In July last year, the Governor of the Bank of England warned of a bubble, adding that was the biggest risk to the economy as a whole in the mediumterm. Bubbles are serious in the sense a sudden crash may leave homebuyers with large mortgages exposed to negative equity. Data released by the Halifax Building Society reveals that homeowners are beginning to cash in fearing property values could reverse course and warns that a period of panicselling may be in the offing.

That’s not so surprising when a garage in a south London industrial estate sold for a whopping £550,000 last April and, earlier last year, London boasted the World’s most expensive apartment - a penthouse at One Hyde Park - admittedly with bullet proof windows and its own underground passage to a Heston Blumenthal restaurant - on sale at £ 140 million!! Another penthouse in the same development was bought by the Qatari Prime Minister at a steal for a mere £ 100 million.

In fact the bubble may be popping. Some months ago, the Business Insider suggested “Panic selling in London drives fear that the UK housing bubble is about to burst” and quoted the real estate agent chain Savills announcing the London market “was topping out” primarily because owners are getting out “while the going’s good”. Prices of prime London homes prices over £4 million fell by 4 per cent in the last quarter of last year.

The same trend is seen in New York’s Manhattan (annual rise of 18 percent) and in Sydney where prices have soared by 15.4 percent. Concerns of a overheated market prompted Hong Kong and Singapore to impose mortgage caps, levies on foreign buyers and taxes to deter purchasers from using homes as investment assets to be bought and sold; policies that have resulted in a pricing dip. However, it’s unlikely the UK would follow suit as those measures would be viewed as infringing the free market and would meet with heavy opposition.

It wasn’t so long ago that UK property prices were in freefall, leaving many home owners with negative equity. London was the exception; the rise fuelled by low interests rates, demand that exceeds supply and keen foreign buyers, many of whom are buying-up apartments off-plan as investments. Areas of the capital have been turned into ghost towns due to absentee foreign apartment owners. Cranes pepper the changing skyline. However, on the back of a slight decline of prices in July, there are worries the bubble might burst.

UK house prices rose by 10.5 per cent during the first six months last year and the trend appears to be continuing. In January 2015, they bucked the usual January trend by rising 1.4 per cent. London is witnessing a surge. Last year prices rose by £260 a day!! Average property prices in central London are over £1.5 million while the average for homes throughout the country is in the region £271,000. This translates to a person’s home earning more than its owner-occupiers and is extremely bad news for even middle-class couples with two incomes, hoping to get on the first rung of the housing ladder.

A tsunami of Chinese buyers is partly to blame for Londoners being unable to afford a home where they were born. British developers have opened offices in Beijing to bypass domestic buyers where they charge Chinese purchasers inflated prices often 30 per cent more than their official worth.

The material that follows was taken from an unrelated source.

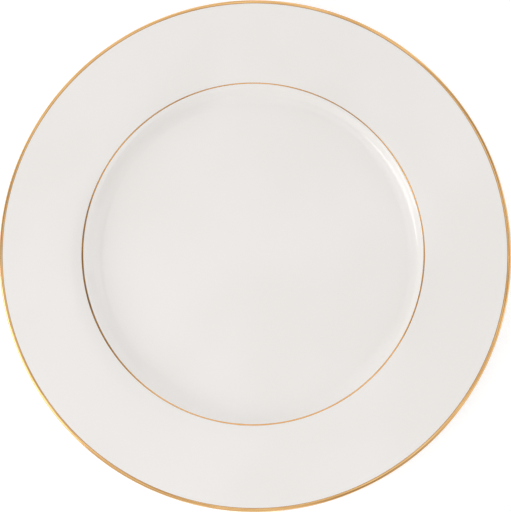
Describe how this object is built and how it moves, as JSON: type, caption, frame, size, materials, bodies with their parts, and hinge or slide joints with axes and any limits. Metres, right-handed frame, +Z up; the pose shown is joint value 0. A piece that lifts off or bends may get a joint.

Savills, says 51 per cent of prime Central London property was sold to foreign buyers last year, a percentage that rose to 80 per cent pertaining to new build properties. The Shanghaibased owner-developers of a seven acre site in Wandsworth, the Greenland Group, say it will be turned into ‘a new town centre’ with 661 homes, shops and restaurants and admit that they are targeting overseas buyers. “It will be bought mainly by rich and middleclass Chinese,” said the company’s Chairman.

Wealthy Russians and Ukrainians have also buying-up London property for years, a rising trend since the conflict in Ukraine that’s still causing uncertainty. According to the Daily Telegraph, they are “trying to shift more cash into London property…amid indications that eastern European oligarchs are using the capital’s housing market to conceal their assets from international sanctions.” One estate agent, Knight Frank, says Russians top foreign buyers of London homes costing more than one million pounds. Indeed, over half of the Battersea Power Station development’s homes, designed by the renowned architect Frank Gehry, have been grabbed off-plan by non-resident companies and individuals.

The future is unknowable but the signs that property buyers will be caught on the hop are visible. Those averse to risks would be well advised to consider investing in the UAE which is not only attracting Emirati buyers and expats but also investors fleeing from conflict regions, such as Iraq and Syria, encouraged by the country’s reputation for stability, security, advanced infrastructure, award-winning airports and good governance. Real estate prices are rising in the UAE but according to a report published by the Standard Chartered Bank, the rise is on the back of strong demand, heightened investor confidence and improved regulations. In 2014, villa prices surged by 25 per cent and apartment prices by 38 per cent in Dubai.

If the worst comes to the worst and the UK bubble does burst, London will eventually bounce back but the fact that the UAE’s market is outperforming its global competitors, will give many investors serious pause for thought.